= Your objective =
Extract the data exactly, missing nothing.

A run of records
################
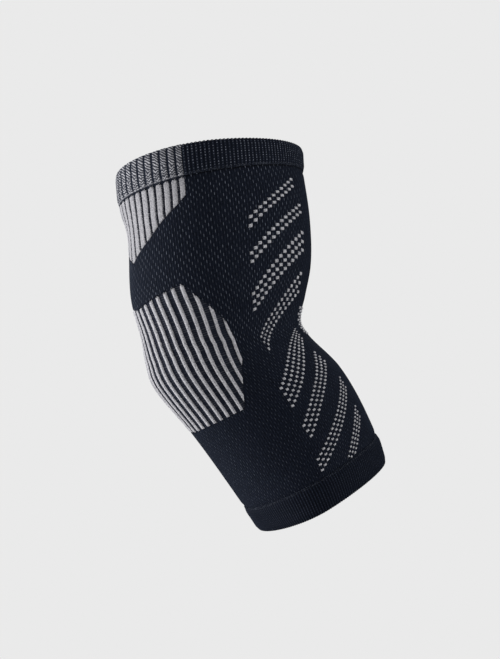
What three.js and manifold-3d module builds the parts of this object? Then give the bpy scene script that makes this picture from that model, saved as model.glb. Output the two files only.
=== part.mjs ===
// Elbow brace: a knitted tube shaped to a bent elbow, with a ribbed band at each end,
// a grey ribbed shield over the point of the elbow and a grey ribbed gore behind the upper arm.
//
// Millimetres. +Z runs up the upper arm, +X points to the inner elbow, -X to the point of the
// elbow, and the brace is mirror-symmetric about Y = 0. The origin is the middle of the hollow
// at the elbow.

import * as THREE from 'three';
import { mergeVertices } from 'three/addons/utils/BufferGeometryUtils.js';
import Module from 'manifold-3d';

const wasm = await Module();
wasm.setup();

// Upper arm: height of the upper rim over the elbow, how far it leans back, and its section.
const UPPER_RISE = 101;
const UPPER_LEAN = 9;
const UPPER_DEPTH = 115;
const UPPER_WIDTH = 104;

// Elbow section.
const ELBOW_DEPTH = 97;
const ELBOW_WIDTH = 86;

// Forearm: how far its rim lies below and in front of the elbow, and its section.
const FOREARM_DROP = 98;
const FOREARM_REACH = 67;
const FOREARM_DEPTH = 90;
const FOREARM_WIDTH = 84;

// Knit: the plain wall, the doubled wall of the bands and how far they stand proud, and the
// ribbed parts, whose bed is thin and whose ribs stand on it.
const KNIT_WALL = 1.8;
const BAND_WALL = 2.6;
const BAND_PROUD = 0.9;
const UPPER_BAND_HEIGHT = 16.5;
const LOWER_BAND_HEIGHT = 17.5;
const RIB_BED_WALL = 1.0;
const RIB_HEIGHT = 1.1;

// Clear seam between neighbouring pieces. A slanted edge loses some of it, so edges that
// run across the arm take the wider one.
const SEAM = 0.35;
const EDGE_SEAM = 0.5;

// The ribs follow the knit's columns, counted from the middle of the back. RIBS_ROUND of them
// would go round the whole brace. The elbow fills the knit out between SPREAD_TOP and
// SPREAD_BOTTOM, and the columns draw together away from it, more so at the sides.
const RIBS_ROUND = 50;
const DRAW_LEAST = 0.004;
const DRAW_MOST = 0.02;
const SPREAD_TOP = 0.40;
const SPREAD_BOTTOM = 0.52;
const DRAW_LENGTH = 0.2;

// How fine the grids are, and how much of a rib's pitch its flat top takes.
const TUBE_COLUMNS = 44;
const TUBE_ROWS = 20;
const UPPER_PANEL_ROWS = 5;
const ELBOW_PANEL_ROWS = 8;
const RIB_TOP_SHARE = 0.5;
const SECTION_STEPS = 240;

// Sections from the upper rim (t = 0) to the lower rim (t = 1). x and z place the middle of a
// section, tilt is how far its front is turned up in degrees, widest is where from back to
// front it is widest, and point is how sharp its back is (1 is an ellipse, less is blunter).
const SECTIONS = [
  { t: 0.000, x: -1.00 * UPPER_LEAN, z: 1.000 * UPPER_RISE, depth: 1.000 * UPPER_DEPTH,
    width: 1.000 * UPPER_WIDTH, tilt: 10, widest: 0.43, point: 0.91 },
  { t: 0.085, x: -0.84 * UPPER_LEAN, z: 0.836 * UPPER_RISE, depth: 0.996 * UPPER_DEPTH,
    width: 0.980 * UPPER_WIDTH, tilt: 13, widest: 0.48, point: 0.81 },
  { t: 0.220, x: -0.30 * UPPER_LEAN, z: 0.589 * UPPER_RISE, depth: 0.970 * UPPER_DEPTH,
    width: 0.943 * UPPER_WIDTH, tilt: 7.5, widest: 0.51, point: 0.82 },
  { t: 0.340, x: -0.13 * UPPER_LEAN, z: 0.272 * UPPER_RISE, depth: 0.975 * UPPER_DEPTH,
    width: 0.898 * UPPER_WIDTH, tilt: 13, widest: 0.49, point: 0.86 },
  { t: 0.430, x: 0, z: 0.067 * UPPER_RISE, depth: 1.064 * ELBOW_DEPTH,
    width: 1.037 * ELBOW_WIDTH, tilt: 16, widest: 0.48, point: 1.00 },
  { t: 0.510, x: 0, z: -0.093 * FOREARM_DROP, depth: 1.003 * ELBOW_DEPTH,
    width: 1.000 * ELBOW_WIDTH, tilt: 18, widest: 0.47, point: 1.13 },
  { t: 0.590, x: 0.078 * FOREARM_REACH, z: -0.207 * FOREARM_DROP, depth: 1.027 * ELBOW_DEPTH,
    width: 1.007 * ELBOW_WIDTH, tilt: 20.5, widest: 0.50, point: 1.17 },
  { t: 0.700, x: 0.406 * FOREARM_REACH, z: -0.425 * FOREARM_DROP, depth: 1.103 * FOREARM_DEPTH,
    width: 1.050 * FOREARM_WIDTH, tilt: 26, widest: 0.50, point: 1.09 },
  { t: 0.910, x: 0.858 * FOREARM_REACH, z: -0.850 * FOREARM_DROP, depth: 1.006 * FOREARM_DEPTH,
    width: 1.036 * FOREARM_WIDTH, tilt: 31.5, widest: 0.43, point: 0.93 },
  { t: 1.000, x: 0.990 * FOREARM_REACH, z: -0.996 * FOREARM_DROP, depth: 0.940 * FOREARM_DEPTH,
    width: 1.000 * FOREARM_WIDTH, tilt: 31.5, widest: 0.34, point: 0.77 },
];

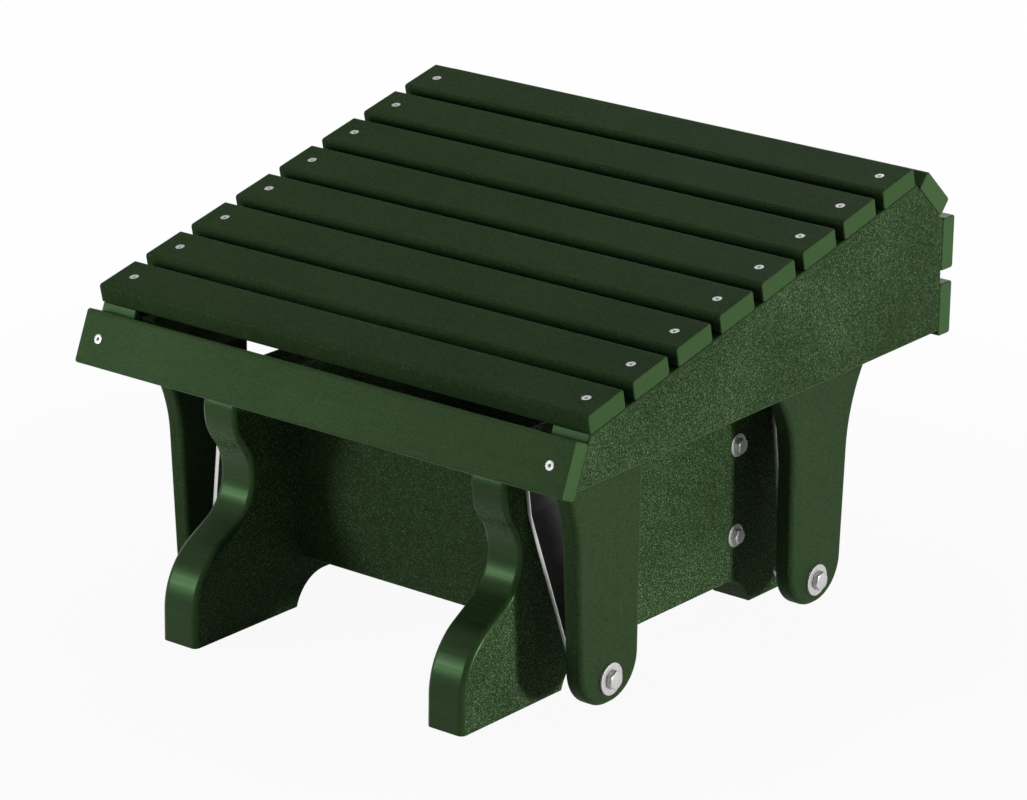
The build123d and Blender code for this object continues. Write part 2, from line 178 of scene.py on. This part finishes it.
################
= Result of the exercise =
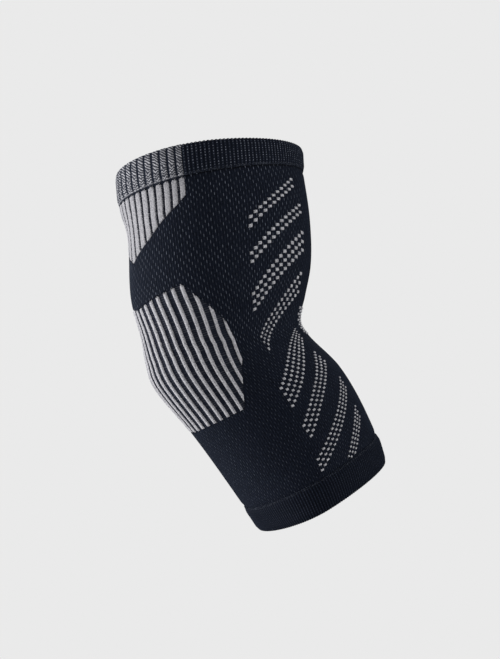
What three.js and manifold-3d module builds the parts of this object? Then give the bpy scene script that makes this picture from that model, saved as model.glb. Output the two files only.
=== part.mjs ===
// Elbow brace: a knitted tube shaped to a bent elbow, with a ribbed band at each end,
// a grey ribbed shield over the point of the elbow and a grey ribbed gore behind the upper arm.
//
// Millimetres. +Z runs up the upper arm, +X points to the inner elbow, -X to the point of the
// elbow, and the brace is mirror-symmetric about Y = 0. The origin is the middle of the hollow
// at the elbow.

import * as THREE from 'three';
import { mergeVertices } from 'three/addons/utils/BufferGeometryUtils.js';
import Module from 'manifold-3d';

const wasm = await Module();
wasm.setup();

// Upper arm: height of the upper rim over the elbow, how far it leans back, and its section.
const UPPER_RISE = 101;
const UPPER_LEAN = 9;
const UPPER_DEPTH = 115;
const UPPER_WIDTH = 104;

// Elbow section.
const ELBOW_DEPTH = 97;
const ELBOW_WIDTH = 86;

// Forearm: how far its rim lies below and in front of the elbow, and its section.
const FOREARM_DROP = 98;
const FOREARM_REACH = 67;
const FOREARM_DEPTH = 90;
const FOREARM_WIDTH = 84;

// Knit: the plain wall, the doubled wall of the bands and how far they stand proud, and the
// ribbed parts, whose bed is thin and whose ribs stand on it.
const KNIT_WALL = 1.8;
const BAND_WALL = 2.6;
const BAND_PROUD = 0.9;
const UPPER_BAND_HEIGHT = 16.5;
const LOWER_BAND_HEIGHT = 17.5;
const RIB_BED_WALL = 1.0;
const RIB_HEIGHT = 1.1;

// Clear seam between neighbouring pieces. A slanted edge loses some of it, so edges that
// run across the arm take the wider one.
const SEAM = 0.35;
const EDGE_SEAM = 0.5;

// The ribs follow the knit's columns, counted from the middle of the back. RIBS_ROUND of them
// would go round the whole brace. The elbow fills the knit out between SPREAD_TOP and
// SPREAD_BOTTOM, and the columns draw together away from it, more so at the sides.
const RIBS_ROUND = 50;
const DRAW_LEAST = 0.004;
const DRAW_MOST = 0.02;
const SPREAD_TOP = 0.40;
const SPREAD_BOTTOM = 0.52;
const DRAW_LENGTH = 0.2;

// How fine the grids are, and how much of a rib's pitch its flat top takes.
const TUBE_COLUMNS = 44;
const TUBE_ROWS = 20;
const UPPER_PANEL_ROWS = 5;
const ELBOW_PANEL_ROWS = 8;
const RIB_TOP_SHARE = 0.5;
const SECTION_STEPS = 240;

// Sections from the upper rim (t = 0) to the lower rim (t = 1). x and z place the middle of a
// section, tilt is how far its front is turned up in degrees, widest is where from back to
// front it is widest, and point is how sharp its back is (1 is an ellipse, less is blunter).
const SECTIONS = [
  { t: 0.000, x: -1.00 * UPPER_LEAN, z: 1.000 * UPPER_RISE, depth: 1.000 * UPPER_DEPTH,
    width: 1.000 * UPPER_WIDTH, tilt: 10, widest: 0.43, point: 0.91 },
  { t: 0.085, x: -0.84 * UPPER_LEAN, z: 0.836 * UPPER_RISE, depth: 0.996 * UPPER_DEPTH,
    width: 0.980 * UPPER_WIDTH, tilt: 13, widest: 0.48, point: 0.81 },
  { t: 0.220, x: -0.30 * UPPER_LEAN, z: 0.589 * UPPER_RISE, depth: 0.970 * UPPER_DEPTH,
    width: 0.943 * UPPER_WIDTH, tilt: 7.5, widest: 0.51, point: 0.82 },
  { t: 0.340, x: -0.13 * UPPER_LEAN, z: 0.272 * UPPER_RISE, depth: 0.975 * UPPER_DEPTH,
    width: 0.898 * UPPER_WIDTH, tilt: 13, widest: 0.49, point: 0.86 },
  { t: 0.430, x: 0, z: 0.067 * UPPER_RISE, depth: 1.064 * ELBOW_DEPTH,
    width: 1.037 * ELBOW_WIDTH, tilt: 16, widest: 0.48, point: 1.00 },
  { t: 0.510, x: 0, z: -0.093 * FOREARM_DROP, depth: 1.003 * ELBOW_DEPTH,
    width: 1.000 * ELBOW_WIDTH, tilt: 18, widest: 0.47, point: 1.13 },
  { t: 0.590, x: 0.078 * FOREARM_REACH, z: -0.207 * FOREARM_DROP, depth: 1.027 * ELBOW_DEPTH,
    width: 1.007 * ELBOW_WIDTH, tilt: 20.5, widest: 0.50, point: 1.17 },
  { t: 0.700, x: 0.406 * FOREARM_REACH, z: -0.425 * FOREARM_DROP, depth: 1.103 * FOREARM_DEPTH,
    width: 1.050 * FOREARM_WIDTH, tilt: 26, widest: 0.50, point: 1.09 },
  { t: 0.910, x: 0.858 * FOREARM_REACH, z: -0.850 * FOREARM_DROP, depth: 1.006 * FOREARM_DEPTH,
    width: 1.036 * FOREARM_WIDTH, tilt: 31.5, widest: 0.43, point: 0.93 },
  { t: 1.000, x: 0.990 * FOREARM_REACH, z: -0.996 * FOREARM_DROP, depth: 0.940 * FOREARM_DEPTH,
    width: 1.000 * FOREARM_WIDTH, tilt: 31.5, widest: 0.34, point: 0.77 },
];

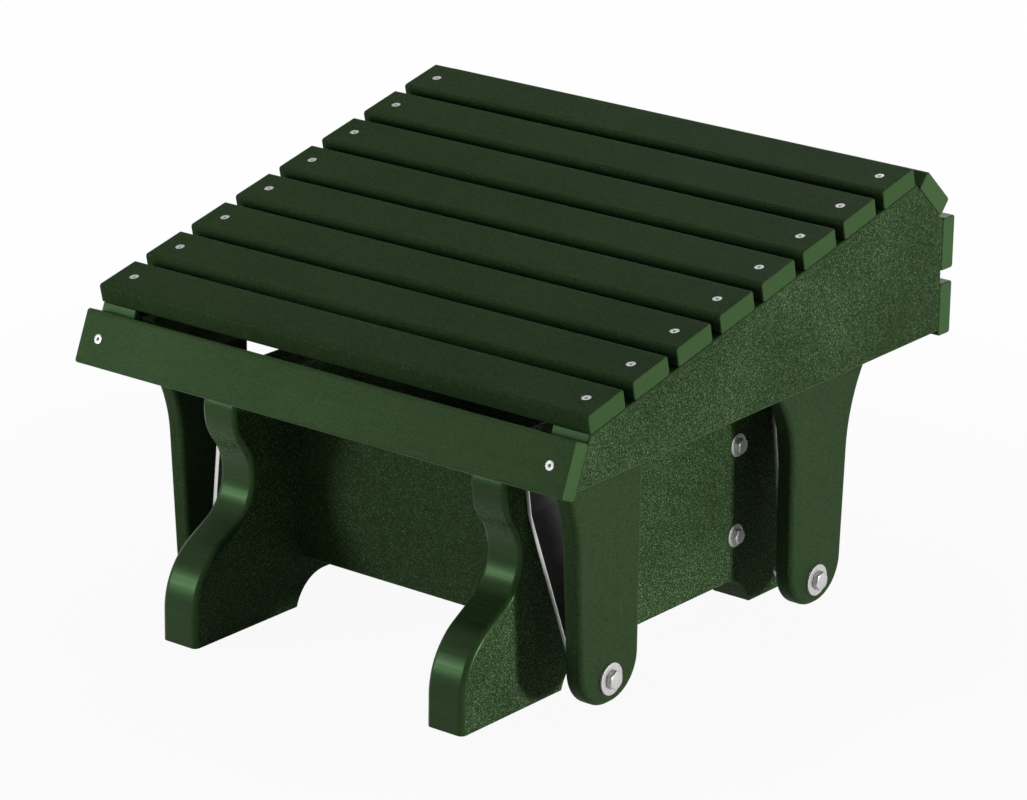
The build123d and Blender code for this object continues. Write part 2, from line 178 of scene.py on. This part finishes it.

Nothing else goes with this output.